-- EXTRACTED ENTRIES start --

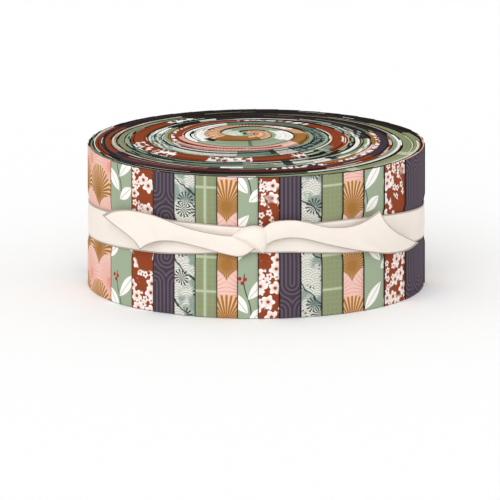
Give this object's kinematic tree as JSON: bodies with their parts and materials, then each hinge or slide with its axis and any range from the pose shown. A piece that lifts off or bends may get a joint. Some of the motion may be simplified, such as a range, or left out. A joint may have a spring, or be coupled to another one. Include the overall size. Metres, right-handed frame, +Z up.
{
  "type": "roll of precut quilting fabric strips with a ribbon tie",
  "caption": "Drum of narrow cotton quilting strips wound edge up in a tight spiral, in mixed prints, tied round the middle with a flat cream ribbon whose ends hang free.",
  "frame": {"origin": "middle of the flat underside that the roll stands on", "axes": "+Z up along the winding axis, -Y towards the knot of the ribbon, +X to the right of the knot"},
  "size_m": [0.1508, 0.1547, 0.0635],
  "materials": {
    "printed_cotton": "matt plain-weave cotton in six prints: sage, rust with blossom, plum, grey waves, olive check, peach and tan rosettes",
    "ribbon_cotton": "matt cream woven ribbon"
  },
  "bodies": {
    "root": {"strip_roll": "printed_cotton", "ribbon_tie": "ribbon_cotton"}
  },
  "joints": []
}
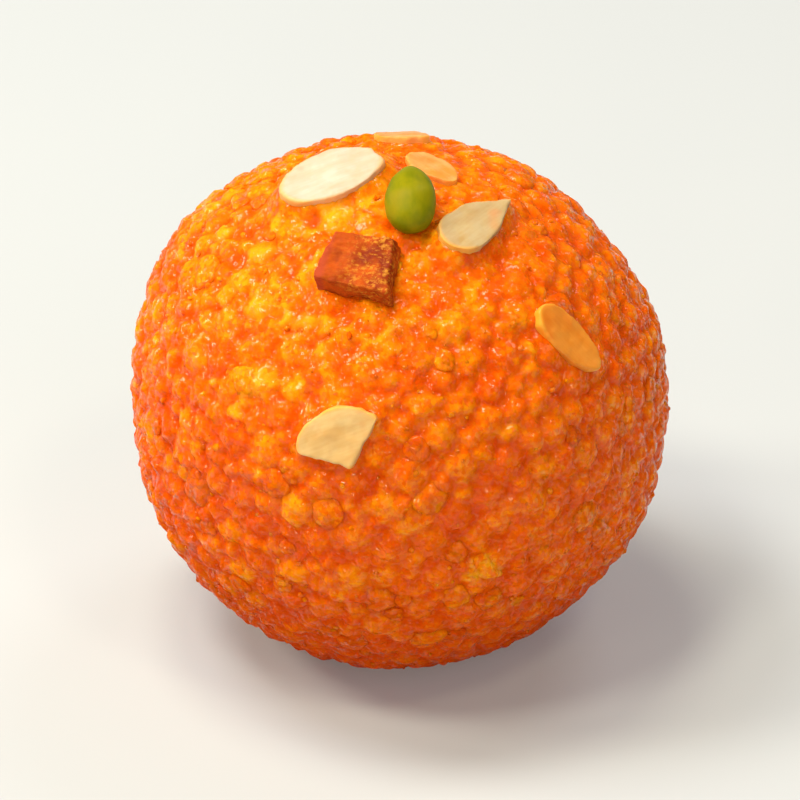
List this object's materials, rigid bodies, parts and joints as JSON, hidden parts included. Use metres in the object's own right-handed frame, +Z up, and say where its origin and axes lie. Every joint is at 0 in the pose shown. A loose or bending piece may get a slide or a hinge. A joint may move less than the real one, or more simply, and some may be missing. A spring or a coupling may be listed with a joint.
{
  "type": "ladoo",
  "caption": "Hand-rolled ball of small pressed boondi in sugar syrup, flat where it rests, garnished on top with almond flakes, pistachio and almond chunk; an Indian sweet.",
  "frame": {"origin": "middle of the flat spot that the ball rests on", "axes": "+Z up out of the garnished top, -Y towards the viewer of the picture, +X to that viewer's right"},
  "size_m": [0.046, 0.0457, 0.0462],
  "materials": {
    "boondi_orange": "moist, glossy with sugar syrup",
    "nut_ivory": "satin, sliced blanched almond",
    "nut_glazed": "glossy, almond under a coat of orange syrup",
    "pistachio_green": "smooth, slightly oily kernel",
    "almond_skin": "satin, almond with its skin"
  },
  "bodies": {
    "root": {"ladoo": "boondi_orange", "flake_top_left": "nut_ivory", "flake_top_right": "nut_ivory", "flake_top_back": "nut_glazed", "flake_top_far": "nut_glazed", "flake_front": "nut_ivory", "flake_right": "nut_glazed", "flake_back_high": "nut_ivory", "flake_back_right": "nut_ivory", "flake_back_left": "nut_glazed", "flake_back_low": "nut_ivory", "pistachio": "pistachio_green", "almond_chunk": "almond_skin"}
  },
  "joints": []
}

-- EXTRACTED ENTRIES end --

■ WHAT IS NEEDED
Output all of the data above without any alteration.

■ RESPONSE BELOW
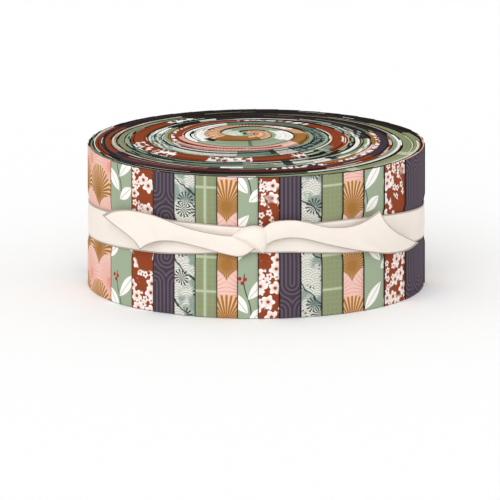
Give this object's kinematic tree as JSON: bodies with their parts and materials, then each hinge or slide with its axis and any range from the pose shown. A piece that lifts off or bends may get a joint. Some of the motion may be simplified, such as a range, or left out. A joint may have a spring, or be coupled to another one. Include the overall size. Metres, right-handed frame, +Z up.
{
  "type": "roll of precut quilting fabric strips with a ribbon tie",
  "caption": "Drum of narrow cotton quilting strips wound edge up in a tight spiral, in mixed prints, tied round the middle with a flat cream ribbon whose ends hang free.",
  "frame": {"origin": "middle of the flat underside that the roll stands on", "axes": "+Z up along the winding axis, -Y towards the knot of the ribbon, +X to the right of the knot"},
  "size_m": [0.1508, 0.1547, 0.0635],
  "materials": {
    "printed_cotton": "matt plain-weave cotton in six prints: sage, rust with blossom, plum, grey waves, olive check, peach and tan rosettes",
    "ribbon_cotton": "matt cream woven ribbon"
  },
  "bodies": {
    "root": {"strip_roll": "printed_cotton", "ribbon_tie": "ribbon_cotton"}
  },
  "joints": []
}
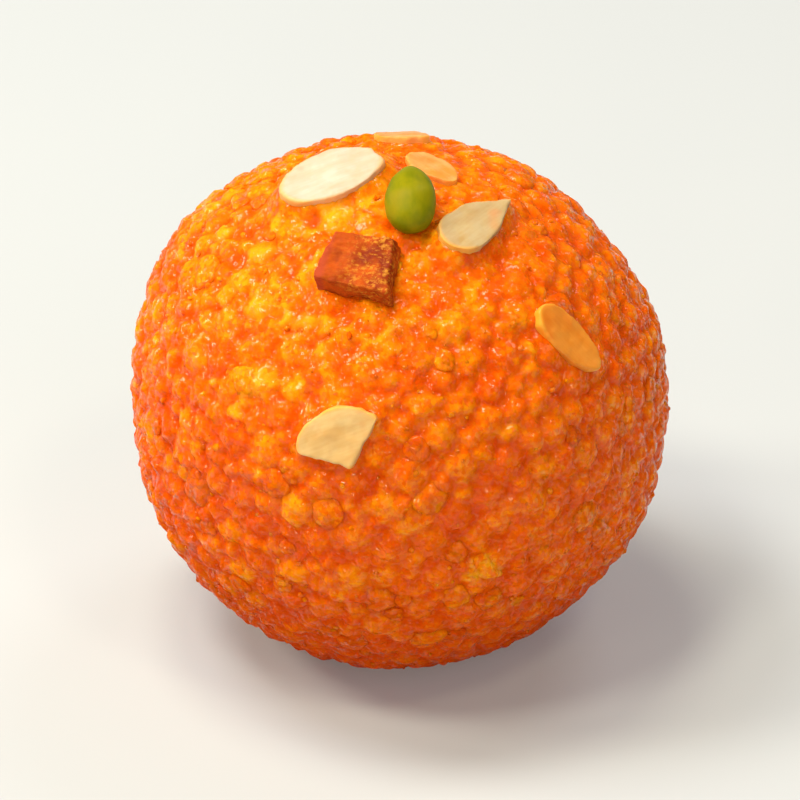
List this object's materials, rigid bodies, parts and joints as JSON, hidden parts included. Use metres in the object's own right-handed frame, +Z up, and say where its origin and axes lie. Every joint is at 0 in the pose shown. A loose or bending piece may get a slide or a hinge. A joint may move less than the real one, or more simply, and some may be missing. A spring or a coupling may be listed with a joint.
{
  "type": "ladoo",
  "caption": "Hand-rolled ball of small pressed boondi in sugar syrup, flat where it rests, garnished on top with almond flakes, pistachio and almond chunk; an Indian sweet.",
  "frame": {"origin": "middle of the flat spot that the ball rests on", "axes": "+Z up out of the garnished top, -Y towards the viewer of the picture, +X to that viewer's right"},
  "size_m": [0.046, 0.0457, 0.0462],
  "materials": {
    "boondi_orange": "moist, glossy with sugar syrup",
    "nut_ivory": "satin, sliced blanched almond",
    "nut_glazed": "glossy, almond under a coat of orange syrup",
    "pistachio_green": "smooth, slightly oily kernel",
    "almond_skin": "satin, almond with its skin"
  },
  "bodies": {
    "root": {"ladoo": "boondi_orange", "flake_top_left": "nut_ivory", "flake_top_right": "nut_ivory", "flake_top_back": "nut_glazed", "flake_top_far": "nut_glazed", "flake_front": "nut_ivory", "flake_right": "nut_glazed", "flake_back_high": "nut_ivory", "flake_back_right": "nut_ivory", "flake_back_left": "nut_glazed", "flake_back_low": "nut_ivory", "pistachio": "pistachio_green", "almond_chunk": "almond_skin"}
  },
  "joints": []
}